H: The media obviously plays up the aggression you display. Do you feel that’s a fair presentation?
HR: I quite honestly do not care at all what the media does. Good review, bad review, what they say about me – they are, at this point, at age 43, unimportant to me as far as what views they engender about me. At this point, all I want to do is the thing, and that’s it.
H: Youth culture has always seemed to have its elements of disenfranchisement, but for some reason it seems that things have gotten bleaker for the youth in America. There just doesn’t seem to be a scene out there that’s sincere. Have you noticed anything like this?
HR: The way we are such an overtly consumerist society, and the way you just download the songs you want without necessarily getting into the band, and the fact that I’ve never seen youth so incredibly marketed to as I have in the last 10 years – where you are a buyers demographic, you are this thing to be sold to, you are a target – I think that this is a way to really depersonalize somebody, to turn them into this point of purchase operation. And I think that can really lead to some feelings of disenfranchisement. When I was young and doing the whole punk rock thing, I really felt like a part of something.

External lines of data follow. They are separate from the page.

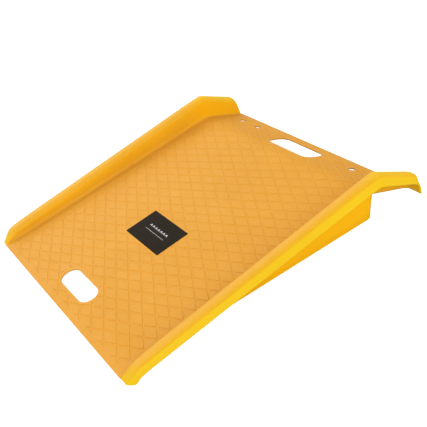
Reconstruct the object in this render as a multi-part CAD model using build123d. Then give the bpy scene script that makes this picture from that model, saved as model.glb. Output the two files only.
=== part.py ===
"""Kerb ramp for hand trucks: one moulded polyethylene shell with a printed label.

Millimetres, +Z up. Z = 0 is the road, +Y runs up the deck towards the kerb, and
X = 0 is the middle of the width. The walls are drawn with Y = 0 at the ground
edge, and the whole ramp is then moved so that its origin is the middle of its
footprint. The shell is made as its walls, each a solid of its own that meets its
neighbours face to face: deck, bend, lip, rails, flanges, toes, heels, skirts, rear
wall and ribs.
"""
from build123d import *
from math import atan2, cos, hypot, pi, sin, tan
import os

# --- driving dimensions -------------------------------------------------------
WIDTH = 686.0            # over the flanges
SHEET = 4.0              # wall thickness of the moulding
RIB = 3.0                # thickness of the ribs underneath
DECK_RUN = 608.5         # ground edge to the bend, level
DECK_RISE = 69.2         # top of the deck at the bend
NOSE_THICKNESS = 2.5     # deck thickness at the ground edge
NOSE_END_Y = 105.0       # back of the part of the deck that holds the hand hole
BEND_END_Y = 631.0       # back of the strip at the bend that the rear wall meets
LIP_RUN = 106.5          # bend to the kerb edge, level
LIP_END_RISE = 29.9      # top of the lip at its kerb edge

DECK_HALF = 306.0        # half width between the feet of the rails
CROWN_X = 323.0          # middle of the rounded rail top
CROWN_RADIUS = 11.5
RAIL_FRONT_Y = 36.0      # the toe meets the rail here
RAIL_BACK_Y = 700.0      # the heel meets the rail here
HEEL_END_Y = 718.0       # back face of the heel
CORNER_RADIUS = 22.0     # plan radius of the four outer corners
CROWN_RISE = {"front": 31.5, "bend": 122.6, "back": 83.4}
FLANGE_RISE = {"front": 15.0, "bend": 96.5, "back": 56.0}   # its lower edge

SKIRT_X = 296.3          # outer face of the skirt on the road
SKIRT_FRONT_Y = 40.0
SKIRT_DRAFT = 0.1        # outward lean of the skirt
REAR_WALL_Y = 614.5      # outer face of the rear wall on the road
REAR_DRAFT = 0.25        # backward lean of the rear wall

HAND_HOLE = (131.0, 44.0, 21.9)      # length, width, corner radius
HAND_HOLE_Y = 61.7
LIP_HOLE = (149.0, 54.0, 20.0)
LIP_HOLE_Y = 658.9
BOLT_HOLE_RADIUS = 7.0
BOLT_HOLE_X = (176.0, 243.0)
BOLT_HOLE_Y = 677.0

LONG_RIB_PITCH = 98.0
LONG_RIBS = 5
LONG_RIB_FRONT_Y = 110.0
CROSS_RIB_PITCH = 90.0
CROSS_RIBS = 5
CROSS_RIB_FRONT_Y = 160.0

LABEL = (142.0, 82.0, 0.4)           # width, length, thickness
LABEL_Y = 262.0

# --- lines of the side view ---------------------------------------------------
HALF = WIDTH / 2
SKIRT_INNER_X = SKIRT_X - SHEET
DECK_SLOPE = (DECK_RISE - NOSE_THICKNESS) / DECK_RUN
LIP_SLOPE = (LIP_END_RISE - DECK_RISE) / LIP_RUN
LIP_END_Y = DECK_RUN + LIP_RUN
DECK_DROP = SHEET * hypot(1, DECK_SLOPE)     # sheet thickness, measured upright
LIP_DROP = SHEET * hypot(1, LIP_SLOPE)
FLAT_END_Y = (DECK_DROP - NOSE_THICKNESS) / DECK_SLOPE   # back of the flat on the road
# The bend is mitred: everything turns on the plane that halves its angle.
MITRE = -tan((atan2(DECK_SLOPE, 1) + atan2(LIP_SLOPE, 1)) / 2)
UNDER_BEND_Y = DECK_RUN + (DECK_DROP - LIP_DROP) / (DECK_SLOPE - LIP_SLOPE)
UNDER_BEND_Z = DECK_RISE - DECK_DROP + DECK_SLOPE * (UNDER_BEND_Y - DECK_RUN)
ABOVE_ALL = 2 * CROWN_RISE["bend"]


def surface_z(y):
    """Height of the walking surface."""
    if y <= DECK_RUN:
        return NOSE_THICKNESS + DECK_SLOPE * y
    return DECK_RISE + LIP_SLOPE * (y - DECK_RUN)


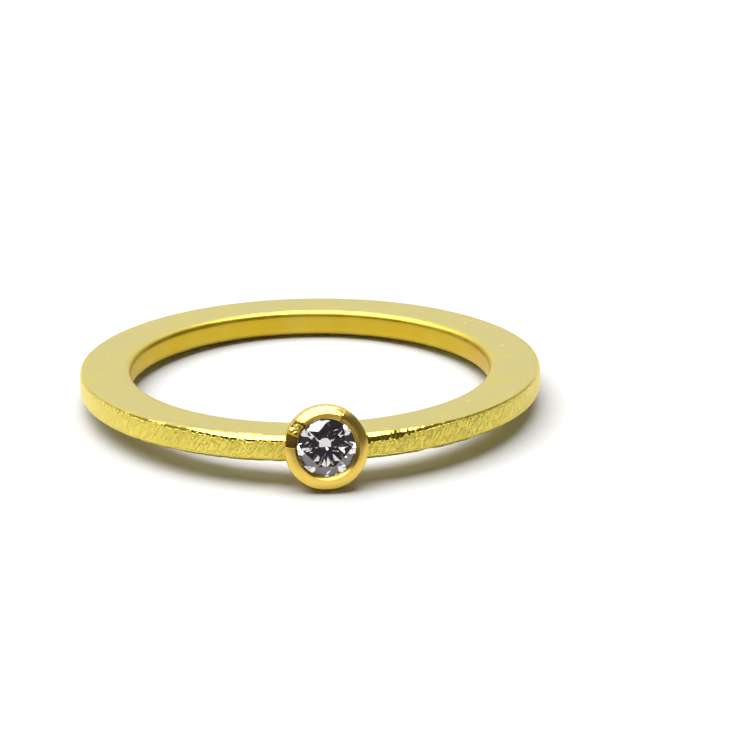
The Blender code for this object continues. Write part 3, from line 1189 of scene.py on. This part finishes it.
@dataclass
class PhotoCamera:
    """The camera at the photograph's angle to the ring. In the ring's frame, in millimetres and degrees.

    Attributes:
        azimuth: The turn about the finger's axis, from the stone's side.
        elevation: The height above the ring's plane.
        distance: The distance from the middle of the upper side face.
        aim: The point of the upper side face's plane that the picture's middle shows.
        roll: The turn of the picture.
        lens: The focal length on a 36 mm wide sensor.
    """

    azimuth: float = -3.52
    elevation: float = 17.75
    distance: float = 233.64
    aim: Pair = (2.8546, -1.9237)
    roll: float = 0.4392
    lens: float = 243.18

    def build(self, pose: RestingPose, band: Band) -> bpy.types.Object:
        """Pair the camera.

        Args:
            pose: The ring's resting pose.
            band: The band, whose upper side face the camera is set to.

        Returns:
            The camera.
        """
        turn, rise = math.radians(self.azimuth), math.radians(self.elevation)
        back = Vector((math.sin(turn) * math.cos(rise), -math.cos(turn) * math.cos(rise), math.sin(rise)))
        top = Vector((0.0, 0.0, band.height / 2))
        to_world = pose.matrix() @ Matrix.Scale(MM, 4)
        eye = to_world @ (top + back * self.distance)
        target = to_world @ (top + Vector((*self.aim, 0.0)))
        camera = bpy.data.objects.new("photo_camera", bpy.data.cameras.new("photo_camera"))
        bpy.context.scene.collection.objects.link(camera)
        looking = (target - eye).to_track_quat("-Z", "Y").to_matrix().to_4x4()
        roll = Matrix.Rotation(-math.radians(self.roll), 4, "Z")
        camera.matrix_world = Matrix.Translation(eye) @ looking @ roll
        camera.data.lens = self.lens
        camera.data.clip_start = 0.01
        camera.data.clip_end = 10.0
        bpy.context.scene.camera = camera
        return camera


@dataclass
class Studio:
    """A pale floor and soft light: bright overhead and behind, dim towards the camera.

    Attributes:
        floor_size: The floor's side, in metres.
        floor_colour: The floor's colour.
        overhead: The light of the softbox above.
        overhead_reach: The softbox's half sizes, sideways and in depth, on a unit sphere.
        overhead_centre: Its middle there.
        overhead_fade: Where its edge begins and ends to fade, as shares of its half sizes squared.
        behind: The light of the wall behind.
        behind_fade: Where that light begins and is full, towards the back of a unit sphere.
        beside: The light from the sides.
        beside_fade: Where that light begins and is full, towards either side.
        front: The light from the camera's side.
    """

    floor_size: float = 3.0
    floor_colour: Colour = (0.62, 0.62, 0.62)
    overhead: float = 5.5
    overhead_reach: Pair = (0.62, 0.47)
    overhead_centre: Pair = (-0.16, 0.06)
    overhead_fade: Pair = (0.85, 1.15)
    behind: float = 0.72
    behind_fade: Pair = (0.0, 0.45)
    beside: float = 0.12
    beside_fade: Pair = (0.55, 0.85)
    front: Colour = (0.035, 0.03, 0.035)

    def build_floor(self) -> bpy.types.Object:
        """Lay the floor."""
        Bench.clear_selection()
        bpy.ops.mesh.primitive_plane_add(size=self.floor_size)
        floor = bpy.context.object
        floor.name = "studio_floor"
        material = bpy.data.materials.new("floor_matt_white")
        material.use_nodes = True
        shader = material.node_tree.nodes["Principled BSDF"]
        shader.inputs["Base Color"].default_value = (*self.floor_colour, 1.0)
        shader.inputs["Roughness"].default_value = 0.9
        shader.inputs["Specular IOR Level"].default_value = 0.1
        floor.data.materials.append(material)
        return floor

    def build_world(self) -> None:
        """Light the scene from all round, and show plain white behind it."""
        world = bpy.data.worlds.new("studio_light")
        bpy.context.scene.world = world
        world.use_nodes = True
        desk = NodeDesk(world.node_tree)
        background = world.node_tree.nodes["Background"]
        direction = desk.add("ShaderNodeTexCoord").outputs["Generated"]
        axes = desk.add("ShaderNodeSeparateXYZ", {0: direction})
        deep = desk.span(axes.outputs["Y"], self.behind_fade, (0.0, 1.0))
        wide = desk.span(desk.maths("ABSOLUTE", axes.outputs["X"]), self.beside_fade, (0.0, 1.0))
        level = desk.blend(deep, (*self.front, 1.0), (self.behind,) * 3 + (1.0,))
        level = desk.blend(wide, level, (self.beside,) * 3 + (1.0,))
        offset = desk.maths("SUBTRACT", axes.outputs["X"], self.overhead_centre[0])
        across = desk.maths("POWER", desk.maths("DIVIDE", offset, self.overhead_reach[0]), 2.0)
        offset = desk.maths("SUBTRACT", axes.outputs["Y"], self.overhead_centre[1])
        along = desk.maths("POWER", desk.maths("DIVIDE", offset, self.overhead_reach[1]), 2.0)
        above = desk.maths("GREATER_THAN", axes.outputs["Z"], 0.0)
        box = desk.span(desk.maths("ADD", across, along), self.overhead_fade, (1.0, 0.0))
        box = desk.maths("MULTIPLY", box, above)
        level = desk.blend(box, level, (self.overhead,) * 3 + (1.0,))
        seen = desk.add("ShaderNodeLightPath").outputs["Is Camera Ray"]
        colour = desk.blend(seen, level, (1.0, 1.0, 1.0, 1.0))
        world.node_tree.links.new(colour, background.inputs["Color"])

    def build(self) -> None:
        """Set up the studio and the way the picture is shown."""
        self.build_floor()
        self.build_world()
        scene = bpy.context.scene
        scene.view_settings.view_transform = "Standard"
        scene.view_settings.look = "None"


def write_sizes() -> None:
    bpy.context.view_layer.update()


def report(piece: bpy.types.Object) -> None:
    """Log a piece's name and its number of faces."""
    log.info("%s: %d faces", piece.name, len(piece.data.polygons))


def main() -> None:
    """Build the ring, piece by piece, in its studio."""
    logging.basicConfig(level=logging.INFO, format="%(name)s: %(message)s")
    pose = RestingPose.from_record(frame["record"])
    bezel, band, stone = Bezel(), Band(), Brilliant()
    PhotoCamera().build(pose, band)
    Studio().build()
    for piece in (band.build(pose, bezel), bezel.build(pose), stone.build(pose, bezel)):
        report(piece)
    write_sizes()


if __name__ == "__main__":
    main()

It was the first time I had ever really felt a part of something, you know? Fellow weirdoes at the shows, and I could be a strange guy and no one would try and punch me out for it. And it was fun to be a part of it and this cool music, and nowadays you see guys just showing up for gigs and just being on their own. This is the way advertising has made it, a real kind of TV nation. With the Internet you can really just be on your own, interacting without ever really interacting. And I think that on young people, that definitely has an effect. When you’re at that young age you’re really trying to find your feet in running the maze of social interactions; if you’re doing that by pointing and clicking, I think you’re going to miss out on a few things.
Henry Rollins’ spoken word show, “Shock and Awe My Ass,” is Jan. 29 at 8 p.m. in Lisner Auditorium. Tickets are $22.50 and can be purchased at Ticketmaster.